То есть, он не раскалывается, не начинает ничего объяснять, просто плавится как пластилин в объятии, и Штефан впервые жалеет, что всегда упускал возможность утреннего секса. Определенно, в этом есть своя прелесть. В том, как после сна расслаблены мышцы, как приятна тяжесть прижимающегося тела, в том, каким ленивым и сонным получается поцелуй, в том, как и без того не остывшая после теплого одеяла кожа распаляется, и дышать становится совершенно невозможно. Да и прилив сил, неотягощенность прошедшим днем, и не привычное желание развеять голову, а чистая жажда прикосновений другого человека.
Рудольф даже никак не комментирует запах изо рта, хотя отсутствовать он после вчерашней выпивки просто не может. И таким Руди нравится Штефану даже больше: взъерошенным, но податливым, ласковым, растягивающим удовольствие, почти настоящим (в конце концов, здесь никто не обольщается на свой счет и никогда не будет верить другому до конца).
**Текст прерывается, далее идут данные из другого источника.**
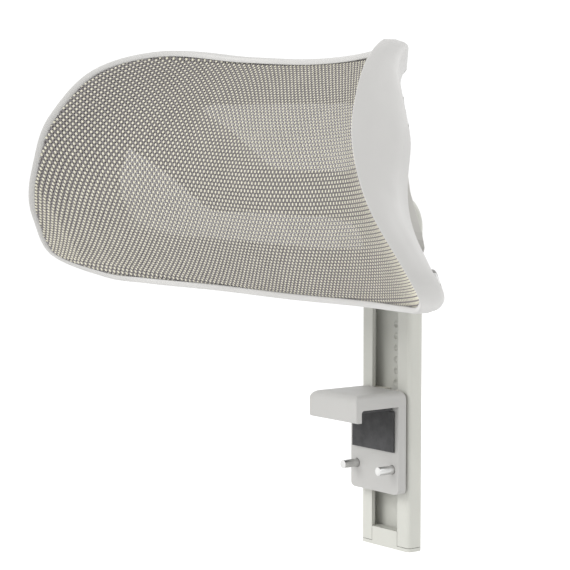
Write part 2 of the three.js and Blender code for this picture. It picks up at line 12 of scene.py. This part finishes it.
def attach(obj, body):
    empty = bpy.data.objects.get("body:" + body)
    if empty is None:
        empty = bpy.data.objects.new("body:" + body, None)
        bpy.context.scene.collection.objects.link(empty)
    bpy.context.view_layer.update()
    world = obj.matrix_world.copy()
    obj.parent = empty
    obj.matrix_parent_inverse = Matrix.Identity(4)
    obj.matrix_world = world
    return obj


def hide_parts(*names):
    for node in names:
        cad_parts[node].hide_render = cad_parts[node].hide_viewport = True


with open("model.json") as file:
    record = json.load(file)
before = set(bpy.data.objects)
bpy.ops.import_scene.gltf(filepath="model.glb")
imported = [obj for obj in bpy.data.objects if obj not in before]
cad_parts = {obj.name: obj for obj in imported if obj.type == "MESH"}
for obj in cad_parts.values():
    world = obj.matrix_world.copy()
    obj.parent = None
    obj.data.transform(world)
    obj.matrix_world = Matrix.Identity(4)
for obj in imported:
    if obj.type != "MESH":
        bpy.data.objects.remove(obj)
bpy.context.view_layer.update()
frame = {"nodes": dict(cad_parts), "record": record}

scene = bpy.context.scene
nodes = frame["nodes"]
MM = 0.001

# ---------------------------------------------------------------- camera and light

CAMERA_PLACE = Vector((0.8525, -0.70005, 0.15703))
CAMERA_AIM = Vector((-0.7937, 0.6041, -0.0793))
LENS_MM = 125.1
SENSOR_MM = 36.0
NEAREST = 0.01
FURTHEST = 60.0
WORLD_STRENGTH = 1.1


def add_object(name, data):
    obj = bpy.data.objects.new(name, data)
    scene.collection.objects.link(obj)
    return obj


def turned_along(direction):
    """The rotation that points a camera or a light along a direction."""
    return direction.to_track_quat("-Z", "Y").to_euler()


def make_camera():
    data = bpy.data.cameras.new("camera")
    data.lens = LENS_MM
    data.sensor_width = SENSOR_MM
    data.clip_start = NEAREST
    data.clip_end = FURTHEST
    camera = add_object("camera", data)
    camera.location = CAMERA_PLACE
    camera.rotation_euler = turned_along(CAMERA_AIM)
    scene.camera = camera


def area_light(name, place, target, size, watts):
    data = bpy.data.lights.new(name, "AREA")
    data.shape = "RECTANGLE"
    data.size, data.size_y = size
    data.energy = watts
    light = add_object(name, data)
    light.location = place
    light.rotation_euler = turned_along(Vector(target) - Vector(place))


def make_studio():
    world = bpy.data.worlds.new("studio")
    world.use_nodes = True
    backdrop = world.node_tree.nodes["Background"]
    backdrop.inputs["Color"].default_value = (1.0, 1.0, 1.0, 1.0)
    backdrop.inputs["Strength"].default_value = WORLD_STRENGTH
    scene.world = world
    scene.view_settings.view_transform = "Standard"


make_camera()
area_light("key_light", place=(-0.3, -1.65, 0.95), target=(0.0, -0.05, 0.1), size=(1.1, 0.9), watts=17.0)
area_light("fill_light", place=(1.5, -0.9, 0.9), target=(0.0, 0.0, 0.1), size=(1.2, 1.0), watts=3.0)
area_light("back_light", place=(0.3, 1.6, 0.9), target=(0.0, 0.0, 0.12), size=(1.4, 0.8), watts=8.0)
make_studio()

# ---------------------------------------------------------------- materials

# Noise that is this much finer along one axis makes lines across that axis.
LINES_ACROSS_X = (14.0, 1.0, 1.0)
LINES_ACROSS_Z = (1.0, 1.0, 14.0)


class Nodes:
    """Short calls for a material's node tree."""

    def __init__(self, name):
        self.material = bpy.data.materials.new(name)
        self.material.use_nodes = True
        self.tree = self.material.node_tree
        self.shader = self.tree.nodes["Principled BSDF"]
        self.place = self.add("ShaderNodeTexCoord").outputs["Object"]

    def add(self, kind, inputs=None, **settings):
        node = self.tree.nodes.new(kind)
        for key, value in settings.items():
            setattr(node, key, value)
        for key, value in (inputs or {}).items():
            self.put(node.inputs[key], value)
        return node

    def put(self, socket, value):
        if isinstance(value, bpy.types.NodeSocket):
            self.tree.links.new(value, socket)
        else:
            socket.default_value = value

    def set(self, **inputs):
        """Fills the shader's inputs. An underscore stands for the space in an input's name."""
        for key, value in inputs.items():
            self.put(self.shader.inputs[key.replace("_", " ")], value)

    def noise(self, scale, detail=3.0, roughness=0.5, place=None):
        inputs = {"Scale": scale, "Detail": detail, "Roughness": roughness, "Vector": place or self.place}
        return self.add("ShaderNodeTexNoise", inputs).outputs["Fac"]

    def cells(self, scale, feature):
        inputs = {"Scale": scale, "Vector": self.place}
        return self.add("ShaderNodeTexVoronoi", inputs, feature=feature).outputs["Distance"]

    def stretched(self, scale):
        inputs = {"Scale": scale, "Vector": self.place}
        return self.add("ShaderNodeMapping", inputs).outputs["Vector"]

    def ramp(self, fac, low=0.0, high=1.0, ends=(0.35, 0.65)):
        inputs = {"Value": fac, "From Min": ends[0], "From Max": ends[1], "To Min": low, "To Max": high}
        return self.add("ShaderNodeMapRange", inputs).outputs["Result"]

    def mix(self, fac, a, b):
        inputs = {"Factor": fac, "A": a, "B": b}
        return self.add("ShaderNodeMix", inputs, data_type="RGBA").outputs["Result"]

    def bump(self, height, distance, strength, under=None):
        inputs = {"Strength": strength, "Distance": distance, "Height": height}
        if under is not None:
            inputs["Normal"] = under
        return self.add("ShaderNodeBump", inputs).outputs["Normal"]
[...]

Штефан прижимается к спине Руди, стискивает его бедра, с силой толкается внутрь и обмирает. В голове назойливой мошкарой вертятся самые разные мысли, но одна-единственная бьется в висок чаще всего: «Руди сливает твоих клиентов в клинику. Руди предает тебя и просто пользуется.»
Штефан не обманывается на свой счет. Любые отношения с окружающими людьми — это игра, в которой побеждает тот, кто успеет взять свое первым. В жизни пользуются тобой, если ты не спохватишься вовремя.
Штефан мог бы воспользоваться Рудольфом, мог бы подвести его к мысли, что компания отца — его наследство, что он зря упускает колоссальные возможности, данные ему правом крови. Вместо этого Штефан пичкает Рудольфа алкоголем и обезболивающими, забирает из притонов, где тот дерется и надирается, трахает Рудольфа и дает ему работу. Штефан влюбляется в Рудольфа, а тот делает ему минет. И когда сердце заполошно бьется, когда уже и забывший, что такое волнение, Штефан ждет каких-то объяснений этой сумятице, Руди фыркает из-под одеяла и уходит от ответа.
— Обними меня, — просит Рудольф, примеряясь возле груди Штефана спиной.
Штефан может отвернуться и закурить. Штефан может усмехнуться и покачать головой. Штефан может назвать Рудольфа ребенком и потрепать по волосам. Штефан может молча отмахнуться.
Штефан поправляет свою подушку, натягивает на свернувшегося калачиком Руди одеяло, обхватывает за талию рукой и крепко прижимает к себе, утыкаясь носом в основание шеи.
Он может пользоваться бесконечным числом наркоманов и торговцев, может быть самым отчаянным мерзавцем во всей Вене, и только один человек будет безнаказанно обводить его вокруг пальца. Вот только Рудольф, наверно, совершенно прав с тем, что ничего не говорит вслух. Блуждать в потемках его души и надеяться на взаимность Штефану нравится много больше, чем признаваться в собственной слабости.
— Прижми ноги к моим, совсем заледенели, — шепчет Штефан, проводя ладонью по бедру.
Впрочем, иногда ему едва ли удается эту слабость скрыть.